* Set task: Using the listing below, set down each line from the line containing "Write part 2 of" through the line containing "self.tree = tree", both ends included, exactly and with nothing added.
★ ★ ★ ★ ★ ★ ★
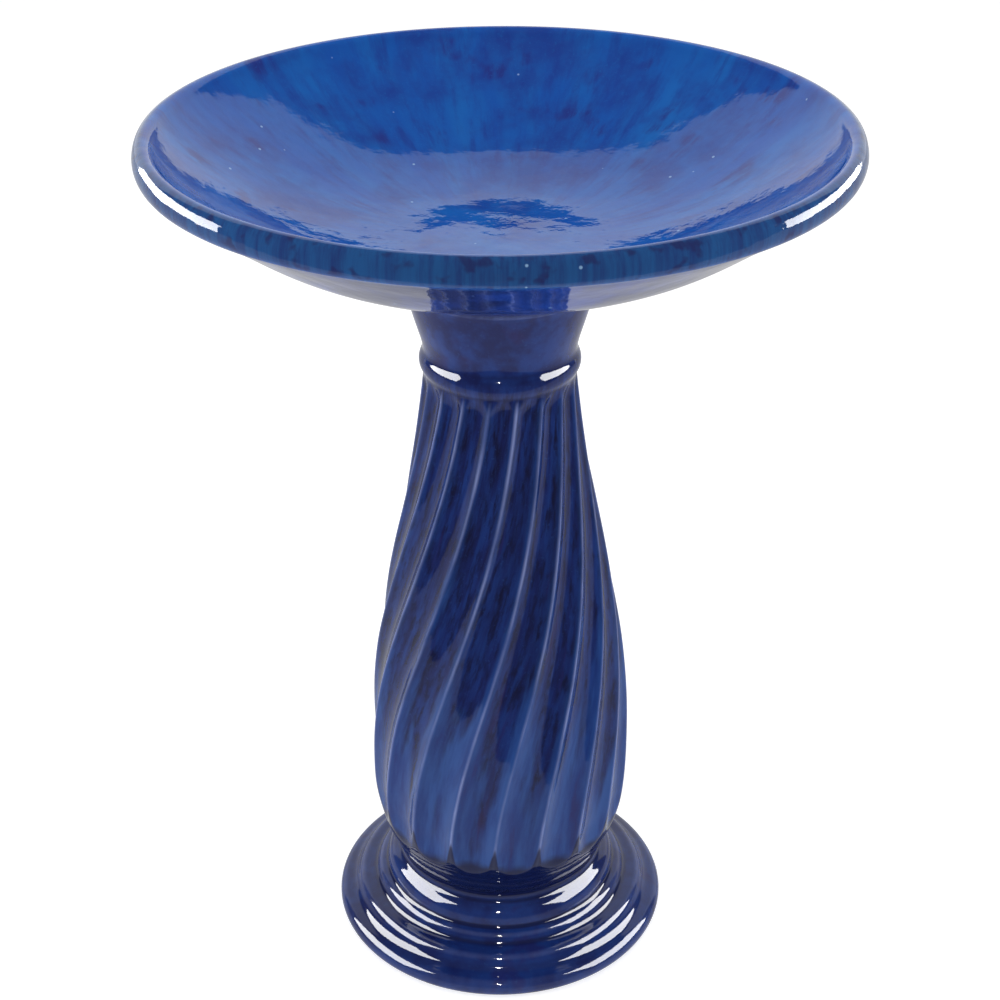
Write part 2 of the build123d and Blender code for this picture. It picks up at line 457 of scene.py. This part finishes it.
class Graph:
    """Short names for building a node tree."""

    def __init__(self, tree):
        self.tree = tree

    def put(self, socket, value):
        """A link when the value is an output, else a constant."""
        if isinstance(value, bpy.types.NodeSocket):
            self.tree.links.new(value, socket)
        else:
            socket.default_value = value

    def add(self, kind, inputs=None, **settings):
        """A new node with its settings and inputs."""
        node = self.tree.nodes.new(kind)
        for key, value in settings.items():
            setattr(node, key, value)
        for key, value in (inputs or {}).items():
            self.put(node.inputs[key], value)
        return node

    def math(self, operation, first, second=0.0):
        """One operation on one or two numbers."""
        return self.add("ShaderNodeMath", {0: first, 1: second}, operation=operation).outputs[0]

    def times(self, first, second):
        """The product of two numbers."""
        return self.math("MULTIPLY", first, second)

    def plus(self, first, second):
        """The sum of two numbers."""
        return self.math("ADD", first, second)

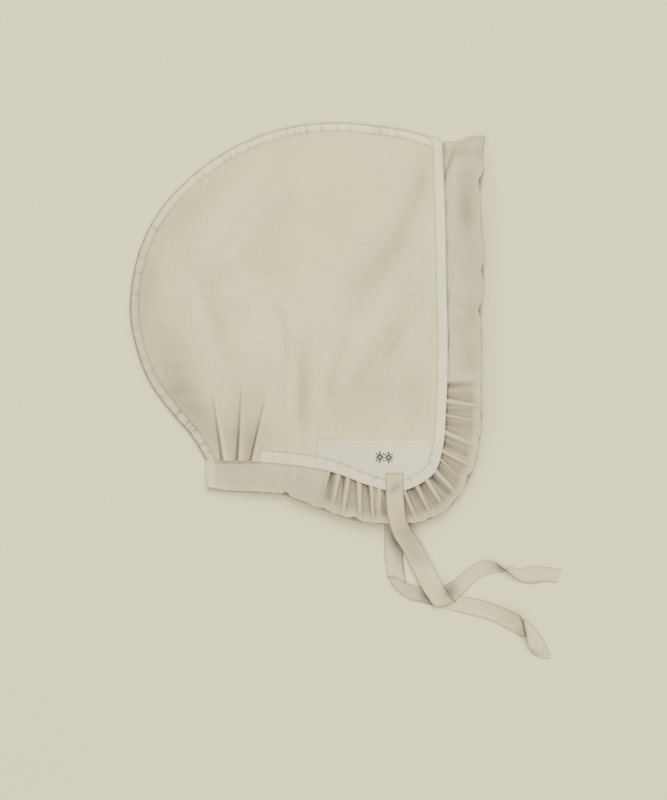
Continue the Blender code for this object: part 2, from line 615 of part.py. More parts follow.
★ ★ ★ ★ ★ ★ ★
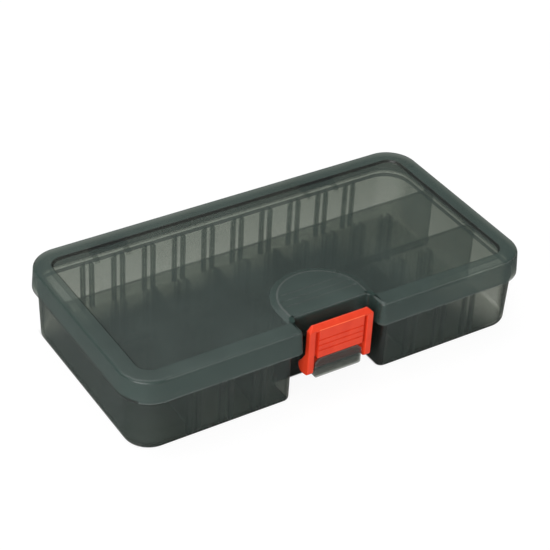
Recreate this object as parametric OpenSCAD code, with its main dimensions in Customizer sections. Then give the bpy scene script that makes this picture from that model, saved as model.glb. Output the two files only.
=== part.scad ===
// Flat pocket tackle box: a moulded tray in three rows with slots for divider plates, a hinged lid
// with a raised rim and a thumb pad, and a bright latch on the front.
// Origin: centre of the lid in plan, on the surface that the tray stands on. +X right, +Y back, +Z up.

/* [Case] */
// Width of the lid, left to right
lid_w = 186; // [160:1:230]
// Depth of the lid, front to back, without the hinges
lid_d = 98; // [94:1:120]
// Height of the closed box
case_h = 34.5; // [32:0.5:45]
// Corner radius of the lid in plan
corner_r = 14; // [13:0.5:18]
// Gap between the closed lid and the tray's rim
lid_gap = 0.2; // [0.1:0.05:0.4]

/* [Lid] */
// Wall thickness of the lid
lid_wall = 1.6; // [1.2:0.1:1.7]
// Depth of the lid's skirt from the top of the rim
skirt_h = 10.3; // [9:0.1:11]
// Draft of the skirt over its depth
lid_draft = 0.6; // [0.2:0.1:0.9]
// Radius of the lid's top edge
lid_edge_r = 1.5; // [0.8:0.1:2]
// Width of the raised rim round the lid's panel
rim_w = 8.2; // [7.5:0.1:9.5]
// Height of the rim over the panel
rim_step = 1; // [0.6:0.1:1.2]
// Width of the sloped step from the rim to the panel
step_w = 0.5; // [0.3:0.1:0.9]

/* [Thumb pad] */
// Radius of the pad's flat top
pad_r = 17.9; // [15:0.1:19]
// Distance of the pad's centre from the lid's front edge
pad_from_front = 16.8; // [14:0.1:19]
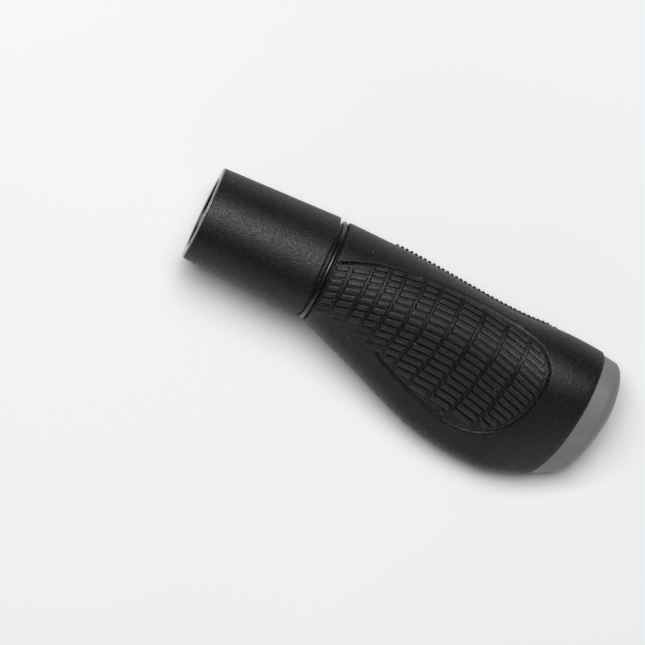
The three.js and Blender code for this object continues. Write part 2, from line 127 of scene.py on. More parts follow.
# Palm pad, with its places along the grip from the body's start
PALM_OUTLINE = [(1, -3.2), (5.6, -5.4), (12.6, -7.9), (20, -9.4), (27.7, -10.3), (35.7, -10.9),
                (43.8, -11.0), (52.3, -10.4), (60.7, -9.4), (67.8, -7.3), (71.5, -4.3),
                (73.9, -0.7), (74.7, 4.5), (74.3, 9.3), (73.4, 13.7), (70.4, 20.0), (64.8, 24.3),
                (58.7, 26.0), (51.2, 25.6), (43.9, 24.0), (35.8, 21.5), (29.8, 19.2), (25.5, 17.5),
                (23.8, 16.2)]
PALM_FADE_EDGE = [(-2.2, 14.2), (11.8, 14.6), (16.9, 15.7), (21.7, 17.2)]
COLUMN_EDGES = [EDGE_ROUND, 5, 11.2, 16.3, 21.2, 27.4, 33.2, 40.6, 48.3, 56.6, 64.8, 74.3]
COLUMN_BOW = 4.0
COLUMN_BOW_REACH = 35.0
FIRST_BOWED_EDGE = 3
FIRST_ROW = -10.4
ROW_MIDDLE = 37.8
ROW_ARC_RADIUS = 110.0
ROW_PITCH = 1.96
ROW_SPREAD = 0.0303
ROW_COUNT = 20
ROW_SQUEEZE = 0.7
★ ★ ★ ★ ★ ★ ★
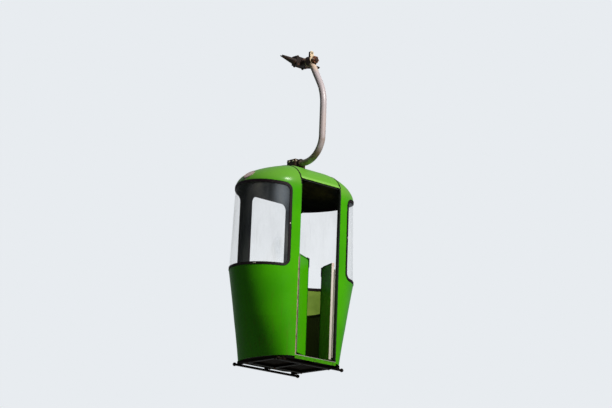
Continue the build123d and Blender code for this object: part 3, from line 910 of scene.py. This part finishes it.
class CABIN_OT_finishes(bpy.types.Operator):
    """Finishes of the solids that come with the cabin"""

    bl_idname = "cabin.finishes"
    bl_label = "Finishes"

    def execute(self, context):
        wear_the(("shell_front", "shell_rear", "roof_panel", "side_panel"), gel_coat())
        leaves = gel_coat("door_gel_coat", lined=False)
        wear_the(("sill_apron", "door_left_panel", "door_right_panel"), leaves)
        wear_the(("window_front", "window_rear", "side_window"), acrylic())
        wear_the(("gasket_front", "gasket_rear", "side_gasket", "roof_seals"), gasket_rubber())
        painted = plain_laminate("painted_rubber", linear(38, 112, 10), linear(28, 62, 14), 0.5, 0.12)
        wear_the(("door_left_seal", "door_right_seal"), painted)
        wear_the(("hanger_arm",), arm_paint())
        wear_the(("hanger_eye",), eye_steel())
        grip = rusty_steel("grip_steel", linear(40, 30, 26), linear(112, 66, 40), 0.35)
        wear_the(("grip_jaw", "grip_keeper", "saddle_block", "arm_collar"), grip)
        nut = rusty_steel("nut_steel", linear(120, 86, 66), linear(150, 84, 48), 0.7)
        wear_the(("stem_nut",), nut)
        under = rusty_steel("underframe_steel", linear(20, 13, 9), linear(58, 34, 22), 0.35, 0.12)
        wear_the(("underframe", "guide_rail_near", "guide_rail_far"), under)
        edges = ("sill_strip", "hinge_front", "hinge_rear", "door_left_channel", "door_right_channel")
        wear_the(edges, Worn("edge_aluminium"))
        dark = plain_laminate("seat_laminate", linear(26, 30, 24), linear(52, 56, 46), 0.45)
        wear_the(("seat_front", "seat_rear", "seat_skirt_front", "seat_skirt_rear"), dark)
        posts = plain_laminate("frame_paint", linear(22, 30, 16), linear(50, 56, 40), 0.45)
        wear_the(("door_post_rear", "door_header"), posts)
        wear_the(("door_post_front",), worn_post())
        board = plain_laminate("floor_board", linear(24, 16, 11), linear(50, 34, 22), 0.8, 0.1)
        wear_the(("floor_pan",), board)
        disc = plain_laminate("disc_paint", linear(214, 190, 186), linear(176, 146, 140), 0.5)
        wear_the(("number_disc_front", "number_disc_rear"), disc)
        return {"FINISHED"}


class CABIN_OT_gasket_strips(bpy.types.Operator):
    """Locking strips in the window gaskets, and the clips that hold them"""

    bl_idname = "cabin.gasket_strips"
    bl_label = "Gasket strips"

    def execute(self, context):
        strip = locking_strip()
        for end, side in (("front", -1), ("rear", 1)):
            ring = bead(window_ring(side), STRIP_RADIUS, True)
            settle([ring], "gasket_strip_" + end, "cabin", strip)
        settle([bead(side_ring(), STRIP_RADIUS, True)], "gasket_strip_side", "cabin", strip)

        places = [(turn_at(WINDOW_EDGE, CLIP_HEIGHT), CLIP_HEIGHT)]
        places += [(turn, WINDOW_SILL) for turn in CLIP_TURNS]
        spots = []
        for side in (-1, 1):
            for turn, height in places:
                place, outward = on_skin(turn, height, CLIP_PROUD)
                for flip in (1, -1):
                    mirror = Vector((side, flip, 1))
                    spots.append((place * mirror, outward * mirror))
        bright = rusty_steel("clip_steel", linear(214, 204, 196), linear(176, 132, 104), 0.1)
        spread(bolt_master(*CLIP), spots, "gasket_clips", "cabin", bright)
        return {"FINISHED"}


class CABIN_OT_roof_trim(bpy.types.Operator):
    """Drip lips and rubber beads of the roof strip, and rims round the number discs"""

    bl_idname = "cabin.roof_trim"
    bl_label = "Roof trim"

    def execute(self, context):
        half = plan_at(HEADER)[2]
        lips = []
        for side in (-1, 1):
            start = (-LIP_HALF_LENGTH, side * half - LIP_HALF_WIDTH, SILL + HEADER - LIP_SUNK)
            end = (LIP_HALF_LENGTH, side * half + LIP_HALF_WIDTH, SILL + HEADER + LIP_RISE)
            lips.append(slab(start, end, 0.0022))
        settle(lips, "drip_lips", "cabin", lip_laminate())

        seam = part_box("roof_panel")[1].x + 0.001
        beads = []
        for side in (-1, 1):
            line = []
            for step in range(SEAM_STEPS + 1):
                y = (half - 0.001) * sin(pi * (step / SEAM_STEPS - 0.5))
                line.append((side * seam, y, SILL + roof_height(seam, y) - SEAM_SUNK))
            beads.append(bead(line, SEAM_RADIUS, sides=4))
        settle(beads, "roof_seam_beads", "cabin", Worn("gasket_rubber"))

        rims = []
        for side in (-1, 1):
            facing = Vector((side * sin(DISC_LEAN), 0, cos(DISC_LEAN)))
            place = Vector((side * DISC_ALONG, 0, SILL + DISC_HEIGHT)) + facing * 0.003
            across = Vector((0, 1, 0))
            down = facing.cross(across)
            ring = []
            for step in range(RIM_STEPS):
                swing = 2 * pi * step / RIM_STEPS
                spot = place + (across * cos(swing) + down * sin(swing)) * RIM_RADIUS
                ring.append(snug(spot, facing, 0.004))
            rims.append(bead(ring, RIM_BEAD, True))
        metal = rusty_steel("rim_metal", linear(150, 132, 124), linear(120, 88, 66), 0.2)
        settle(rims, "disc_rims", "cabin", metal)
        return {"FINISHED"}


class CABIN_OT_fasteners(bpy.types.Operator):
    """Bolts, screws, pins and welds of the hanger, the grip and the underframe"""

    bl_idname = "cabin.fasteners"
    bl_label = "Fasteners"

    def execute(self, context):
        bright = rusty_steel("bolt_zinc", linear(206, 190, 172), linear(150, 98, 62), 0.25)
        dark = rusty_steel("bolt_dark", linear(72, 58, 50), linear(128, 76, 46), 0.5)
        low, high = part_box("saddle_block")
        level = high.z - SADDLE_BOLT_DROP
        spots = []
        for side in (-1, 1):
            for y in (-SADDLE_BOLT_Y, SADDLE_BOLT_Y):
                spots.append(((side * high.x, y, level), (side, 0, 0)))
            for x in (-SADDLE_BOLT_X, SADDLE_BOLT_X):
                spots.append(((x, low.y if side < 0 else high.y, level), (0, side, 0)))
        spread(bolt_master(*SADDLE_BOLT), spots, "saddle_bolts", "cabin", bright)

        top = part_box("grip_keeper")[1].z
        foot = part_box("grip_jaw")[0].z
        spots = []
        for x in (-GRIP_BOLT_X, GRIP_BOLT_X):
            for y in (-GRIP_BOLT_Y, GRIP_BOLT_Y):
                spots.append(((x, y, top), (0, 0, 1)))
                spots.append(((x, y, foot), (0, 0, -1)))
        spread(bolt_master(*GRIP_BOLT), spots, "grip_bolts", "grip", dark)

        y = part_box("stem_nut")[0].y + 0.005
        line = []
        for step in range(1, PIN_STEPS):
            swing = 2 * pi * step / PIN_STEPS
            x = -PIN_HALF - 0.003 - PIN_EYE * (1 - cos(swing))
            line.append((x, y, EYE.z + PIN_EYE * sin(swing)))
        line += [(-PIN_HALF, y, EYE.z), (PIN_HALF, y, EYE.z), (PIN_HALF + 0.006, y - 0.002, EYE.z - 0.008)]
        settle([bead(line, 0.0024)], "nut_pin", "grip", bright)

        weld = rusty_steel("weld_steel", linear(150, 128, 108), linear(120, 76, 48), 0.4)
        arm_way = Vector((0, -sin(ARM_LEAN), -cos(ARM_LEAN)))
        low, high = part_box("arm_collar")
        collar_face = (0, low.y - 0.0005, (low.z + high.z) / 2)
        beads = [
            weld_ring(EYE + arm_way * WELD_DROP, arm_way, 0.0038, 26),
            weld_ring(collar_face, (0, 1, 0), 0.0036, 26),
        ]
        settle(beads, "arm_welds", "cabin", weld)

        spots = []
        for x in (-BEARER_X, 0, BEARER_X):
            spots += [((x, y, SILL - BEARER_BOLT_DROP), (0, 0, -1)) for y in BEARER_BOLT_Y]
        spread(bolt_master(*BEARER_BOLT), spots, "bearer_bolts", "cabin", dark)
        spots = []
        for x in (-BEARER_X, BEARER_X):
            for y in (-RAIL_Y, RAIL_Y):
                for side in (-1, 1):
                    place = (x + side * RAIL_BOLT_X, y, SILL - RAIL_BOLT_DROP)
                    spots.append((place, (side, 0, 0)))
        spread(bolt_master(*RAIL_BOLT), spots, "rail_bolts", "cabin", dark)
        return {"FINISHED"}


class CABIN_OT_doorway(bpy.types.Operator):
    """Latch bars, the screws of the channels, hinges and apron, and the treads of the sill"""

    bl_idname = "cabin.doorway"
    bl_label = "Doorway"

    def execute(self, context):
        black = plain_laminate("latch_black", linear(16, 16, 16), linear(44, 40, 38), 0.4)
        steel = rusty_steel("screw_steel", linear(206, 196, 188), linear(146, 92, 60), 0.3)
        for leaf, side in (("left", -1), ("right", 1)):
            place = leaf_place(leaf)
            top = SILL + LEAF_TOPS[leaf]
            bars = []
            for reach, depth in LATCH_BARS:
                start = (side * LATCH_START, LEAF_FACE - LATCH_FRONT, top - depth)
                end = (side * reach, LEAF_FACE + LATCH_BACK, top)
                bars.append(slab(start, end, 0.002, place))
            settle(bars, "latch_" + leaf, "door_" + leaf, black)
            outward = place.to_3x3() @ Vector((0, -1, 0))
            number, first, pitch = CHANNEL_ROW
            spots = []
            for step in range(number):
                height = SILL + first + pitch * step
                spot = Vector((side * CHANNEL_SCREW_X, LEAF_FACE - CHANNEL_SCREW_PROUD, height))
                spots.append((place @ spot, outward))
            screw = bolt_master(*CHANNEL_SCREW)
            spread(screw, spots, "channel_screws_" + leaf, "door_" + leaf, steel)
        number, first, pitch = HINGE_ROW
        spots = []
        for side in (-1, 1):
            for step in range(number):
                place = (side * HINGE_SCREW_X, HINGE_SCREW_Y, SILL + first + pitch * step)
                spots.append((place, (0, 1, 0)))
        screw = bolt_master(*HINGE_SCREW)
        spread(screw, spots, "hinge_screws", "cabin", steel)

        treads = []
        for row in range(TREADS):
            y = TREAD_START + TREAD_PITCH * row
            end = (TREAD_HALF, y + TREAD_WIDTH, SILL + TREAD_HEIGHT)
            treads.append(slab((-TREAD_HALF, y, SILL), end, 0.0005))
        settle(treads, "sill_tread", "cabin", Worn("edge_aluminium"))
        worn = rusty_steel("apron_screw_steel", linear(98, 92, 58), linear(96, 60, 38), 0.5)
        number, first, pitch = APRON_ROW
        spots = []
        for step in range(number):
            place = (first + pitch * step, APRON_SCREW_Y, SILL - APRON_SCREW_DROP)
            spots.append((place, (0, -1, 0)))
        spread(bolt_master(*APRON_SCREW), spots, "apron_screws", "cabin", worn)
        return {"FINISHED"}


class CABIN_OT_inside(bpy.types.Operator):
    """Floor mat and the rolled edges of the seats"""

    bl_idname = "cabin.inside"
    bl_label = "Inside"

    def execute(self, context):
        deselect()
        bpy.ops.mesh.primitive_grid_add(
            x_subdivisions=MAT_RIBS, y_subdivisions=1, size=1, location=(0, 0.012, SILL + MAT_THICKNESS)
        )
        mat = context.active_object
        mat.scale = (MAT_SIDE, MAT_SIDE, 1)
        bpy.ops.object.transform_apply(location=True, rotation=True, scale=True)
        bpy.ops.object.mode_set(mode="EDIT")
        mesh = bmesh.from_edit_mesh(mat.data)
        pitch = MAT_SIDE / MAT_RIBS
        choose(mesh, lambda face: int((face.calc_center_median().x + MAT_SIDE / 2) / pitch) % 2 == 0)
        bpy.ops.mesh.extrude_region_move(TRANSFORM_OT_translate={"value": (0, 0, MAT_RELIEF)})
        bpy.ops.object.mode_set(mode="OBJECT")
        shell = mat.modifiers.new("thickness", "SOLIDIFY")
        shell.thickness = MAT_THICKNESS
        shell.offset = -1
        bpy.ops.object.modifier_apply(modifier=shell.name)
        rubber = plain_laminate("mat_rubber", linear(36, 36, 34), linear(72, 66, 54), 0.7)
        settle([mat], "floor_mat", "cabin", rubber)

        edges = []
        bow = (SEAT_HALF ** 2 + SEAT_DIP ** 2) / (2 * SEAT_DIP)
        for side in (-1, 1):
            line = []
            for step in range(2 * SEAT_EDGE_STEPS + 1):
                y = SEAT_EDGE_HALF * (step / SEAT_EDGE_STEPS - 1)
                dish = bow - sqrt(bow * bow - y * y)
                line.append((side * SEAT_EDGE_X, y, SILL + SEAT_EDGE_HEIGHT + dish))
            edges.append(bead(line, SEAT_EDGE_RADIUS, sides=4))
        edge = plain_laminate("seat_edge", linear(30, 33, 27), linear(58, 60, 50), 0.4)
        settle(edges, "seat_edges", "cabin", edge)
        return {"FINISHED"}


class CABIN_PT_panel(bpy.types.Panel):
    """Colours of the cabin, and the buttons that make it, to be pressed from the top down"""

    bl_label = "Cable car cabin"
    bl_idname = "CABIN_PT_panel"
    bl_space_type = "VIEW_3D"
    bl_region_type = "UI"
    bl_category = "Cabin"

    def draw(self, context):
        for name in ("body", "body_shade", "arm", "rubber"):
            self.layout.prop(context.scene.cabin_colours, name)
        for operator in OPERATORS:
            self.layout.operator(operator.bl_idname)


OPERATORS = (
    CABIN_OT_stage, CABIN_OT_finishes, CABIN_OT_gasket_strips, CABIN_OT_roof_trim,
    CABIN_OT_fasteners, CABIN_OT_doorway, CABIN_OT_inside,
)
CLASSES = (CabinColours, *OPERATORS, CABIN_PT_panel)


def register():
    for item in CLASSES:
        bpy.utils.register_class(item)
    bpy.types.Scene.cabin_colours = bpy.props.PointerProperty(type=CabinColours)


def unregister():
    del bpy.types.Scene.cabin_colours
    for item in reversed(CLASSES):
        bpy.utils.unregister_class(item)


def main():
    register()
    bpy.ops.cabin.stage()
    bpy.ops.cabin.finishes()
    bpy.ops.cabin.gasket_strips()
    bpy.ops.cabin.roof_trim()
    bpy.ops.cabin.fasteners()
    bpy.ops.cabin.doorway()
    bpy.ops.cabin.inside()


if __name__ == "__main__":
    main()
★ ★ ★ ★ ★ ★ ★
* Solved exercise:
Write part 2 of the build123d and Blender code for this picture. It picks up at line 457 of scene.py. This part finishes it.
class Graph:
    """Short names for building a node tree."""

    def __init__(self, tree):
        self.tree = tree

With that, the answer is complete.